Imagine a job where you get to work with area youth while at the same time earning money towards your college education. That great combination is offered right here in East Lewis County. Headquartered at the Cispus Learning Center, participants can work at Cispus, in Morton or White Pass.
AmeriCorps was founded in 1993 and has more than 80,000 participants nationwide. The Cispus program has been in existence since 2000. Meghann Wolvert has been the Project Supervisor since 2012, but served as an Americorps volunteer herself for two terms. From 2005 to 2007 she work with kids, her first year with the Packwood Youth Program and her second year at the Cispus Learning Center.
The Cispus Americorps program has two areas of focus – Education-based and Sustainability Education. Participants working in the schools are focused on improving the educational experience of the students, helping tutor and mentor. In elementary school they work on math and literacy skills. In middle and high schools they are working more with academic engagement to keep kids involved in school. Students complete a pre and post test to see if their engagement and interest in school has increased. “We just started tracking this performance measure last year. We hoped to have 50 percent of the kids show increased engagement and we are easily meeting that target,” says Wolvert.
The Sustainability Education happens at the Cispus Learning Center. Kids learn about the ecosystem, sustainability and basic outdoor education. They also get to participate in and learn about the Challenge Course, an obstacle-based team-building program. “It’s really an outdoor experiential education,” says Wolvert.

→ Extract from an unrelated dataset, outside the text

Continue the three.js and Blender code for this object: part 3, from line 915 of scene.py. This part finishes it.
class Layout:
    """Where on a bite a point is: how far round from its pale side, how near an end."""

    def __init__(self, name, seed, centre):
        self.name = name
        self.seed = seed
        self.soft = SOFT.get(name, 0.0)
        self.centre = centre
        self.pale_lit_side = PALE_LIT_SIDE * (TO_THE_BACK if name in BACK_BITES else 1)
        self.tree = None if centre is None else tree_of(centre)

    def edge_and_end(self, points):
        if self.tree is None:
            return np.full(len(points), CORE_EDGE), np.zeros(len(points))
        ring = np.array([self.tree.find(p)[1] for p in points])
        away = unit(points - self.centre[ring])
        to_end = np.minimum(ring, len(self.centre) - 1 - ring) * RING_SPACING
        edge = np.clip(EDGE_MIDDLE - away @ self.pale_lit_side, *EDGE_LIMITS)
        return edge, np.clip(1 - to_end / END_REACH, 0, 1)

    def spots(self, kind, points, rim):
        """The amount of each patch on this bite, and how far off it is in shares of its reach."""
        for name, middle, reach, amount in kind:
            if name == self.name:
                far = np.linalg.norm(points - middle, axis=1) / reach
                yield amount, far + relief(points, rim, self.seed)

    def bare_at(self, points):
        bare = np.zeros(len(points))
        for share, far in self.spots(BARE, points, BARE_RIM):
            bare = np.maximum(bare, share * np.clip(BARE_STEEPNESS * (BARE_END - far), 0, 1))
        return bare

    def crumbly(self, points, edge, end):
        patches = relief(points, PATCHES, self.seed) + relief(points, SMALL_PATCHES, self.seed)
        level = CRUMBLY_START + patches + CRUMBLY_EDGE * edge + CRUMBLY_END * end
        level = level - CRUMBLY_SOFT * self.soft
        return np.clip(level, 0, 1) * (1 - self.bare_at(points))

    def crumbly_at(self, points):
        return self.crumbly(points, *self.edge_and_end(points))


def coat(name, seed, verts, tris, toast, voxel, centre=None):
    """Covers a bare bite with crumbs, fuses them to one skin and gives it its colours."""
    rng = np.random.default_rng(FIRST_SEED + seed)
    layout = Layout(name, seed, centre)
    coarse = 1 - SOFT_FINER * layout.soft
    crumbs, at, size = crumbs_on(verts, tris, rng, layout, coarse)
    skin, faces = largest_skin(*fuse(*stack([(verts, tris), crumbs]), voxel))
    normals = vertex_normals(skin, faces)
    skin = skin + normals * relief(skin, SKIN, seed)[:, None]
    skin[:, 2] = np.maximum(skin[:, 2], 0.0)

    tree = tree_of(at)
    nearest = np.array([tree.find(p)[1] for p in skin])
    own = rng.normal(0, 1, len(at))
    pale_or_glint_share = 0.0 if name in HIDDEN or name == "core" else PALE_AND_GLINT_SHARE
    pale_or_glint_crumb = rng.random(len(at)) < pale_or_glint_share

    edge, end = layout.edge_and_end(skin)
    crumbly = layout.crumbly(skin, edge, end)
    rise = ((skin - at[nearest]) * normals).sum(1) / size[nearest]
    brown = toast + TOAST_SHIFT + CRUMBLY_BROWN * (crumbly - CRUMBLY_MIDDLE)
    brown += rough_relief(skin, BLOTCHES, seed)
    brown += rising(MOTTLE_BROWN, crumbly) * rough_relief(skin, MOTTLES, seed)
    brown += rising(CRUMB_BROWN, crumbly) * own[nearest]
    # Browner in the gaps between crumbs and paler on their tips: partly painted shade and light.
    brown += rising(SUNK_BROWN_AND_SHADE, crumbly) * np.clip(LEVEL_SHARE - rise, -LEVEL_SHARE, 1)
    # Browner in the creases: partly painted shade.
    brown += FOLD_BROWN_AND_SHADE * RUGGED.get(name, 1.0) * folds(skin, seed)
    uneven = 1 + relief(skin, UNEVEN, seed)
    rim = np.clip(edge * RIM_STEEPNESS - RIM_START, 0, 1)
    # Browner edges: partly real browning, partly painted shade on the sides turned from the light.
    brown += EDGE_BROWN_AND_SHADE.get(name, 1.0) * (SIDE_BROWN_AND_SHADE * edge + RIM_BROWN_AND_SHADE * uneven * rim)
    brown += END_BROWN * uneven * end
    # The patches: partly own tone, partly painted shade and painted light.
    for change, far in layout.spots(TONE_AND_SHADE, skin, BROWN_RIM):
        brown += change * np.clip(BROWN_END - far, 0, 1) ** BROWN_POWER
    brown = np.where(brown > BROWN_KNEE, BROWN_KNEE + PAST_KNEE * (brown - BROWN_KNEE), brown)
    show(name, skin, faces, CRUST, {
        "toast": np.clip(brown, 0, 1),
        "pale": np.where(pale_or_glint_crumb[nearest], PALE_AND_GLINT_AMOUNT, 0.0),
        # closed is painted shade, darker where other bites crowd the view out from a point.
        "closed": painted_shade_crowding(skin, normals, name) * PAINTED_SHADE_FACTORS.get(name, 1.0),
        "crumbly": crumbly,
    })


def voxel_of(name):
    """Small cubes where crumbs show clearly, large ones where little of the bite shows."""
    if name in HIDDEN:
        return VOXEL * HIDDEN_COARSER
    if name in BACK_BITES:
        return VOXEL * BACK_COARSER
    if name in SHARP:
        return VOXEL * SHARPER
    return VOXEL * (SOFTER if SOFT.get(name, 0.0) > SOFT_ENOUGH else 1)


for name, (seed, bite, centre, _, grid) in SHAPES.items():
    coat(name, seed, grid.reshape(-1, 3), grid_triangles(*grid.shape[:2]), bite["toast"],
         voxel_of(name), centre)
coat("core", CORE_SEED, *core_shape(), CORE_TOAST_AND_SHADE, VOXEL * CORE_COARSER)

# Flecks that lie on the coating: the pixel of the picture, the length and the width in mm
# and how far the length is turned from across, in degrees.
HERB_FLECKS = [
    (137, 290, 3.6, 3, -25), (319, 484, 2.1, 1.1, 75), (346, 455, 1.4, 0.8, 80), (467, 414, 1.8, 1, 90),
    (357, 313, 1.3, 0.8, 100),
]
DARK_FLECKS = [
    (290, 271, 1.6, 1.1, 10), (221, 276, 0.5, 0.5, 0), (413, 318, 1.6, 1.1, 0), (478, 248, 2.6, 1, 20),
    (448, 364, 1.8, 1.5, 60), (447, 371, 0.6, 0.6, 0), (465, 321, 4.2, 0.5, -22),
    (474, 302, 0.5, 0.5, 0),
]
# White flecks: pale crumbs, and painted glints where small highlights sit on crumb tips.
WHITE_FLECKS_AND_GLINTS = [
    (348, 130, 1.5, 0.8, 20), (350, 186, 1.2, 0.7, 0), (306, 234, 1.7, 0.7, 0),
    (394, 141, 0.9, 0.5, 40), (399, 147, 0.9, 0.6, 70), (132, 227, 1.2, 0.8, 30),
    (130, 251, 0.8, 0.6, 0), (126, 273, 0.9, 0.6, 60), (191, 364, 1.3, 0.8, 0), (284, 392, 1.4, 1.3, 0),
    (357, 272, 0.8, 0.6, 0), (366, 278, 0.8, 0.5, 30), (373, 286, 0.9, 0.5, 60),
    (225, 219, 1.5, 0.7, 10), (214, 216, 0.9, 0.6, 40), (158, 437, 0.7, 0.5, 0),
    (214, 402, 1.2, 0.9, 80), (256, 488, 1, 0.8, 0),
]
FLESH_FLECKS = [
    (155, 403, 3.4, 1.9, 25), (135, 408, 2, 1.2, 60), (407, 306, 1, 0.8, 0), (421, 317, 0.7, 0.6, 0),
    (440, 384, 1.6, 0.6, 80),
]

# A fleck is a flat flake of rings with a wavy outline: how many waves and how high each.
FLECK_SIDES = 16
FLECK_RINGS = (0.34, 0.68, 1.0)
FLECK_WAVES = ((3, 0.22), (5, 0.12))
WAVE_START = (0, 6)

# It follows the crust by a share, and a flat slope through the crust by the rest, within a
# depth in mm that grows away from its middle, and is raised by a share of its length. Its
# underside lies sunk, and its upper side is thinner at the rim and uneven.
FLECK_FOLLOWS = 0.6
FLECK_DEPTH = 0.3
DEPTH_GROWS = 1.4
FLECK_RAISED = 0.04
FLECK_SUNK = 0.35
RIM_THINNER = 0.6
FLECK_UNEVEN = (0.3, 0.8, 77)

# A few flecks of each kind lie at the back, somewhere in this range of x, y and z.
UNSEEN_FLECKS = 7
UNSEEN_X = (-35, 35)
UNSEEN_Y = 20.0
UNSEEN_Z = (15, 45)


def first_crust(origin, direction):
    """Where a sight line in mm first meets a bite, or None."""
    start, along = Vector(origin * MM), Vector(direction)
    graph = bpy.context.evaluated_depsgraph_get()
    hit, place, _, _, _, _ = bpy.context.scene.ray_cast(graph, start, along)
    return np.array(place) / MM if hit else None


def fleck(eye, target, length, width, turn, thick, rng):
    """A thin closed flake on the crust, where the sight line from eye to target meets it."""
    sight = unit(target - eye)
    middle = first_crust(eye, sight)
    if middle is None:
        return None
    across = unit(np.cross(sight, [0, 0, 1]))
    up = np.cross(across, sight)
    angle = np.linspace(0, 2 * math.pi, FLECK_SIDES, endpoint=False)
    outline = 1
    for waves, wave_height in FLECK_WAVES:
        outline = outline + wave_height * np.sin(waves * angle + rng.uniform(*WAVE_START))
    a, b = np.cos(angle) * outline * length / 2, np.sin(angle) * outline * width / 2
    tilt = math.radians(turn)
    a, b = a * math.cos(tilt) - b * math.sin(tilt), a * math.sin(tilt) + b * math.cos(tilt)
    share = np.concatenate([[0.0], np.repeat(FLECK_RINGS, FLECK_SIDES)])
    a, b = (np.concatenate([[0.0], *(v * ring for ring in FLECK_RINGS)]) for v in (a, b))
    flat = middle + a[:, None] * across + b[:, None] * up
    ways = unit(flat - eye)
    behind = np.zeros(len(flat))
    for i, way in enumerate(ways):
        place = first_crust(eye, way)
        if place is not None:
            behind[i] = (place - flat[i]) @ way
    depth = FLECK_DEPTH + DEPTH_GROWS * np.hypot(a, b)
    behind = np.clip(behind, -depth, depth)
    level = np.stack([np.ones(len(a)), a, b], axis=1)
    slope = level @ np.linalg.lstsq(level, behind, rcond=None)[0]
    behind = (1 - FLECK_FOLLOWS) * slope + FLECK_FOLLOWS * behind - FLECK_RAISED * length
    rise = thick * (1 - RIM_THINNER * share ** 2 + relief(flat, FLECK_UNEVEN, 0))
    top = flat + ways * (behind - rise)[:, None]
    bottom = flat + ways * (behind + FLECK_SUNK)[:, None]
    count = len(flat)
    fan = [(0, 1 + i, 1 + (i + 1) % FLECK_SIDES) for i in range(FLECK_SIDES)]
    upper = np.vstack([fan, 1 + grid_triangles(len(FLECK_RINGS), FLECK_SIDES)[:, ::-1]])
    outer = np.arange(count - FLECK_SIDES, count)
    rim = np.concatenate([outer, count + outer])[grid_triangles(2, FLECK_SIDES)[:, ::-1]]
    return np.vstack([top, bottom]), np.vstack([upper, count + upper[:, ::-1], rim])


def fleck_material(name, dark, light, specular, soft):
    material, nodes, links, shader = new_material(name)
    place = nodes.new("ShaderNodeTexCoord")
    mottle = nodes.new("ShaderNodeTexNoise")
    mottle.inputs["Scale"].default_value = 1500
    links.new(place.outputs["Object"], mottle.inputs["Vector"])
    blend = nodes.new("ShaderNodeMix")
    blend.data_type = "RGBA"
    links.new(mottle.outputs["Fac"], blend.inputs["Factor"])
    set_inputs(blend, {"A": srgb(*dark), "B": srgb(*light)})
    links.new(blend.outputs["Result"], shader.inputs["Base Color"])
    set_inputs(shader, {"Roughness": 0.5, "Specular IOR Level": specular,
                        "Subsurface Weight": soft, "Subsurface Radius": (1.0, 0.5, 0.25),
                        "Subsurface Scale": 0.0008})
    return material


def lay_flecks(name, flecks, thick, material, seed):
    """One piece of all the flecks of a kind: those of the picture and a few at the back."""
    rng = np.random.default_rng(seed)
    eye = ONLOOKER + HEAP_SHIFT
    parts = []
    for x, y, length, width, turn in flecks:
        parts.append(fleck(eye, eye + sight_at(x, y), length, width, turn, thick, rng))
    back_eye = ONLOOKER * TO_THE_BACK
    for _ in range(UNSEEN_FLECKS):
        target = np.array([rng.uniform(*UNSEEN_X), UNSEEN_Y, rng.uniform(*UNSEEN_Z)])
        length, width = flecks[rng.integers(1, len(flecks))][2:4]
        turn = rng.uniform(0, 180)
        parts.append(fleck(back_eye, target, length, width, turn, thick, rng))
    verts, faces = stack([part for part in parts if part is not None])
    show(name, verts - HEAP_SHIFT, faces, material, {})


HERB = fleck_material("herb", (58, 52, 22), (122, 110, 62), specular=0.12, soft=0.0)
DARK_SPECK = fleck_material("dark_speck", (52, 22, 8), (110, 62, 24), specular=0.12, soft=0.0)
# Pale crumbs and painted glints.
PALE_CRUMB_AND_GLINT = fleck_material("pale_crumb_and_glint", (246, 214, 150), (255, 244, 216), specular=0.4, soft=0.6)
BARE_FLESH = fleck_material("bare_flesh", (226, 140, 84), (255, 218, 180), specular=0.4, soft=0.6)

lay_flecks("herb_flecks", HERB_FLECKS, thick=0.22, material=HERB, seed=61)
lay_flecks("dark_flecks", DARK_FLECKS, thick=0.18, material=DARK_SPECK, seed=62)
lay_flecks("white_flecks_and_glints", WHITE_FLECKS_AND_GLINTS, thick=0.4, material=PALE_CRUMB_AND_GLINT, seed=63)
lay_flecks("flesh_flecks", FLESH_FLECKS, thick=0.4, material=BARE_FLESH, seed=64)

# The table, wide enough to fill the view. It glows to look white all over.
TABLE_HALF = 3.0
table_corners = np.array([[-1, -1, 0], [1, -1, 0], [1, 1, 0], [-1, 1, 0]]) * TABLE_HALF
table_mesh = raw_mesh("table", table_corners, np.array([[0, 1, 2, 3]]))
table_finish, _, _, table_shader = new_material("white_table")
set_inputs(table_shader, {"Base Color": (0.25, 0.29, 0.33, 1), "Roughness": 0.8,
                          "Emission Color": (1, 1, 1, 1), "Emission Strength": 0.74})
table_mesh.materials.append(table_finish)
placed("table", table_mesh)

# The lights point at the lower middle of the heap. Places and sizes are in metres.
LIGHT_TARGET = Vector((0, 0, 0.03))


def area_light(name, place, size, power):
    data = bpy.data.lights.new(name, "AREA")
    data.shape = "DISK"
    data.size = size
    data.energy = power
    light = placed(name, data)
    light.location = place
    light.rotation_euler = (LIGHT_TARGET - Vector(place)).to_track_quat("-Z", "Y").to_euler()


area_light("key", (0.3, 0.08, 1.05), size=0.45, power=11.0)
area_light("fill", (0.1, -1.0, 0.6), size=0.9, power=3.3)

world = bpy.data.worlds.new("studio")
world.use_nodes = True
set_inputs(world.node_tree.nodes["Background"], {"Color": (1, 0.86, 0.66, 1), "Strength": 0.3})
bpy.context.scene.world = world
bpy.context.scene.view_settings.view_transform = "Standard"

“Americorps participants are usually in the middle of their education and looking to take a break and gain some experience or at the end of their education and wanting some experience before getting into the ‘real work world.’ They want some on-the-ground experience in education or with youth,” explains Wolvert. “That’s what I did. I wanted to see what it was like and have the work experience, as well as postpone paying back my student loans for a little longer,” she laughs.
Interested applicants can apply directly to the Washington Service Corps National Database.
Applicants get to choose where they would like to go. “They don’t have to be Washington residents to work with us,” says Wolvert. “I have people from all over, such as Oregon and Kentucky currently.”
Wolvert starts recruiting in February of each year, putting openings on the national database and social media. She has most of her people hired and ready by July so that they can start the first of September. Each program is different across the country and picks their own start dates.
However, this year Wolvert put in a request for three part-time volunteers. They would work January through July 2018. A typical full-time position serves 1,700 hours in order to receive the full education award, but these positions will served 900 hours and receive half of the award amount.
Housing isn’t provided for members but they are given a living allowance of $1,200 a month. “It’s pretty easy to find affordable housing for them out here,” says Wolvert.
Wolvert must resubmit the grant application every three years and it is time to submit again. She is hoping to expand the curriculum as well as the number of volunteer slots. “We used to have 12 slots but are now down to eight, with five slots filled.” She hopes to also expand to have a drug and alcohol prevention member to work with the Morton Up! Coalition and the drop-in centers at the Morton Teen Center and in Packwood.
“One of the things that is so great about the program is that while all members are over 18-years-old and are technically adults, they don’t seem like ‘true’ adults to the kids,” smiles Wolvert. “So the kids really open up to the members and the members are able to build healthy adult relationships with the kids. And the kids know they really care about them.”
The Americorps program can be life-changing for the service members, the students they help and the communities they are involved in. It’s a win-win-win situation for all involved.
“Our best success is hearing that a teen decided to work harder on homework, or to push farther in school because of their relationship with an Americorp worker,” says Wolvert. “Being in the community, we not only serve but we also build assets. Not just with the youth but with the community as well. We’ll organize trash pick-up days or trail cleanup days and recruit the kids to help. It’s a great way to show kids how they can support their community. That’s what it’s all about, building assets with youth.”